== GOAL ==
Repeat exactly the lines of the listing below, please, starting with the first and ending with the line containing "from FreeCAD import Vector"; leave out the rest.

____ DATA SEGMENT

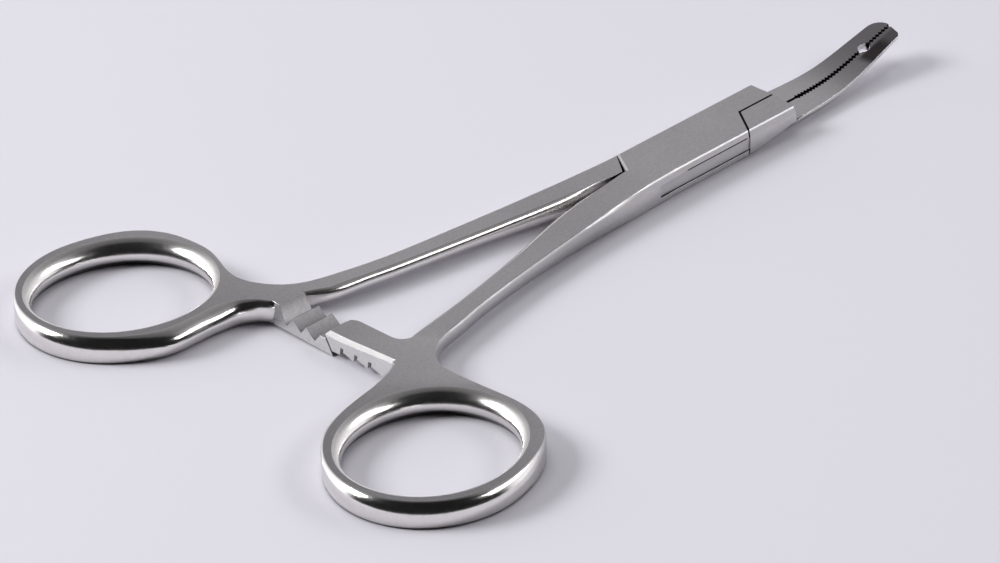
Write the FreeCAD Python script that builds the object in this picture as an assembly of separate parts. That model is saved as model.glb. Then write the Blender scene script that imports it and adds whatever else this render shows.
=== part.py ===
import FreeCAD, Part
import math
import os

from FreeCAD import Vector

# Box lock forceps with finger rings, a ratchet and upturned jaws. Millimetres.
# X runs along the instrument towards the jaws, Y across it towards the far ring, Z up.
# The origin is on the pivot axis, level with the underside of the rings and the box.
# Heights with the word drop are measured down from the top flat.

# Overall sizes, which place the rings behind the pivot and apart from each other
overall_length = 139.32
overall_width = 85.66
jaw_tip_x = 44.75
full_height = 4.2
slim_height = 2.2
mid_height = full_height / 2
ring_back_reach = 14.67
ring_side_reach = 13.83
ring_x = round(jaw_tip_x - overall_length + ring_back_reach, 3)
ring_y = round(overall_width / 2 - ring_side_reach, 3)

# Finger rings, both alike and mirrored about the X axis
hole_long = 13.5
hole_short = 12.1
hole_round = 1.1
ridge_turn = 65.0
flat_long = 0.8
flat_short = 1.2
rim_round = 0.35
rim_corner = 1.2
ring_tilt = 12.0
hole_power = 2.03
rim_power = 2.0
oval_points = 24
swell = 0.8
swell_angle = 48.0
swell_reach = 40.0

# Necks, where a ring runs into its shank
neck_slope_start = 13.5
neck_slope_end = 27.7
neck_direction = -47.2
drawn_ring_x = -79.9
drawn_ring_y = 29.0
drawn_neck_end_x = -60.0
neck_shift = ring_x - drawn_ring_x
neck_end_x = drawn_neck_end_x + neck_shift
neck_spread = ring_y / drawn_ring_y
ring_leave_outside = 4.0
ring_leave_inside = 266.0
rim_steps = 19

# Shanks: x, inner edge, outer edge and height of the flats, as distances from the X axis
box_end_x = -12.0
shank_length = box_end_x - neck_end_x
first_x = neck_end_x
second_x = box_end_x - shank_length * 19 / 24
third_x = box_end_x - shank_length * 13 / 24
fourth_x = box_end_x - shank_length * 7 / 24
last_x = -7.0
near_stations = [(first_x, 8.1 * neck_spread, 11.0 * neck_spread, slim_height),
                 (second_x, 6.5, 8.65, slim_height), (third_x, 4.0, 6.7, slim_height),
                 (fourth_x, 1.2, 5.4, 2.85), (box_end_x, -0.3, 4.5, full_height),
                 (last_x, -0.4, 4.3, full_height)]
far_stations = [(first_x, 9.4 * neck_spread, 11.6 * neck_spread, slim_height),
                (second_x, 7.45, 9.35, slim_height), (third_x, 5.55, 7.85, slim_height),
                (fourth_x, 3.4, 6.2, 2.85), (box_end_x, 0.75, 4.45, 4.0), (last_x, 0.75, 4.3, full_height)]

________

== WRITTEN RESPONSE ==
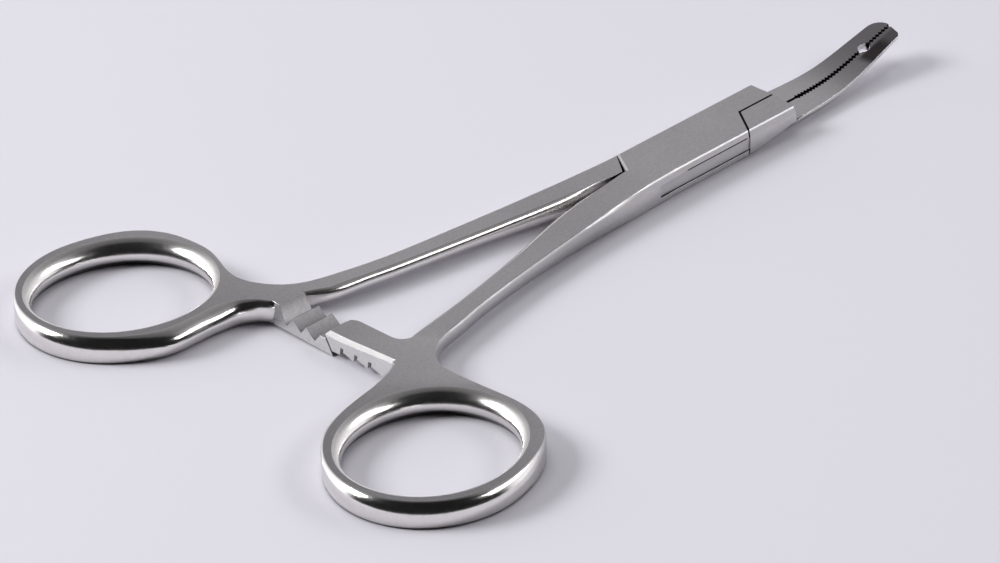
Write the FreeCAD Python script that builds the object in this picture as an assembly of separate parts. That model is saved as model.glb. Then write the Blender scene script that imports it and adds whatever else this render shows.
=== part.py ===
import FreeCAD, Part
import math
import os

from FreeCAD import Vector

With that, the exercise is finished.